Just as a father rejoices at the birth of his son, so God rejoices at his sons and daughters. Every man who appears in the world becomes a natural-born child of the Creator in Jesus Christ.
It would be great if you said a prayer to the Lord on your birthday, and it is important not just to read it, but to feel it. It will make the new year of your life full of new spiritual meanings. “O Lord my God, the Ruler of all things visible and invisible. All the days and years of my life depend on Your holy will. Thank You, O Merciful Father, for allowing me to enjoy one more year; I know that I am not worthy of this grace because of my sins, but You granted it to me because of Your unspeakable love for humankind.
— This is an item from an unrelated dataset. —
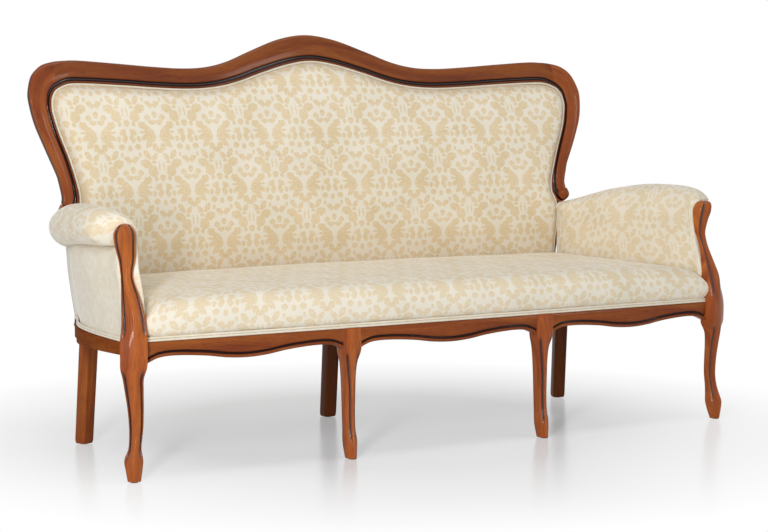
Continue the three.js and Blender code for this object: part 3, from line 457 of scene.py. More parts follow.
leg_walnut = polished_walnut("walnut_legs", 1.25)
post_steps = [*spread(0, 0.12, 16), *spread(0.126, 0.9, 76), *spread(0.906, 0.97, 12)]
post_steps += spread(0.974, 1, 14)
post = carved_leg(POST_ROWS, POST_HEIGHT, POST_HALF_WIDTH, POST_DEPTH, (POST_SPREAD, 0), POST_TURN,
                  post_flute, post_steps)
MIDDLE_SPREAD = POST_SPREAD / 3
leg = carved_leg(MIDDLE_ROWS, RAIL_TOP, LEG_HALF_WIDTH, LEG_DEPTH,
                 (MIDDLE_SPREAD, front_face(MIDDLE_SPREAD)), 0, leg_flute, spread(0, 1, 80))
for name, node_name, shape in (("post_carved", "front_post", post), ("leg_carved", "front_leg", leg)):
    for side, sided in left_and_right(shape):
        piece = piece_of(f"{name}_{side}", sided, leg_walnut)
        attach(piece, "root")
        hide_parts(f"{node_name}_{side}")

# FRONT RAILS
# Three shaped rails tenoned between the legs, sawn from solid walnut with a bowed front. Their lower edge
# follows a double curve and carries a bead below a stained hollow.
APRON_DEPTH = 0.051
APRON_ROWS = [
    (0, .98), (.03, .84), (.06, .75), (.11, .71), (.19, .73), (.3, .83), (.4, .98), (.5, 1.04), (.6, .98),
    (.7, .83), (.81, .73), (.89, .71), (.94, .77), (.97, .88), (1, 1.02)]
# Section: depth behind the face, then a height counted from the top (negative) or from the lower edge
APRON_SECTION = [
    (.026, -.0002, 0), (.003, -.0002, 0), (.0009, -.001, 0), (0, -.003, 0), (-.0006, -.012, 0),
    (-.0006, .021, 0), (-.0002, .0165, 0), (.0006, .0148, .3), (.0026, .0132, .9), (.0042, .0118, 1),
    (.0046, .0104, 1), (.0036, .0092, 1), (.001, .0082, .5), (-.0012, .0068, 0), (-.0022, .005, 0),
    (-.0018, .003, 0), (-.0002, .0012, 0), (.003, .0002, 0), (.01, .0003, 0), (.026, .0008, 0)]


def front_rail(start, end, edge_end):
    rings = []
    for x in spread(start, end, 110):
        low = RAIL_TOP - APRON_DEPTH * row_at(APRON_ROWS, (x - start) / (edge_end - start))[0]
        face = POSTS_PLANE + front_face(x)
        rings.append([Vector((x, face + deep, height + (RAIL_TOP if height < 0 else low)))
                      for deep, height, _ in APRON_SECTION])
    return skin(rings, lambda i, j: APRON_SECTION[j][2])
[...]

Extend Your mercies to me, a sinner; make my life a life of virtue, tranquility, health, peace with all my kindred, and harmony with all my neighbors. Give me the abundance of earthly fruits and all that I need to meet my needs. First of all, cleanse my conscience, and strengthen me on the way to salvation, so that after many years of living in the world, I may enter into eternal life, and be a worthy heir to your Heavenly Kingdom. O Lord, bless the year which I begin, and the rest of my life. Amen.“
So it turns out that Life is a leap from the Wide Way (often leading to the dead-end of hell) to the unknown, where there are no signs of social conventions, where priorities and values are different, where things are the other way around. The Apostle Paul says that the things that are regarded as “high”, “prestigious”, “desirable” are in fact trash or, more literally, “dung” (σκύβαλον). Our life path should not run through this manure. Perhaps, we need birthdays to get out of it. Jesus disrupts the setup of our everyday lives and reminds us of more important things. It is not for nothing that there is a motto at the entrance to the archondarikon (a guesthouse for pilgrims) of every monastery on Athos, “If you can die before you die, you will not die when you die“.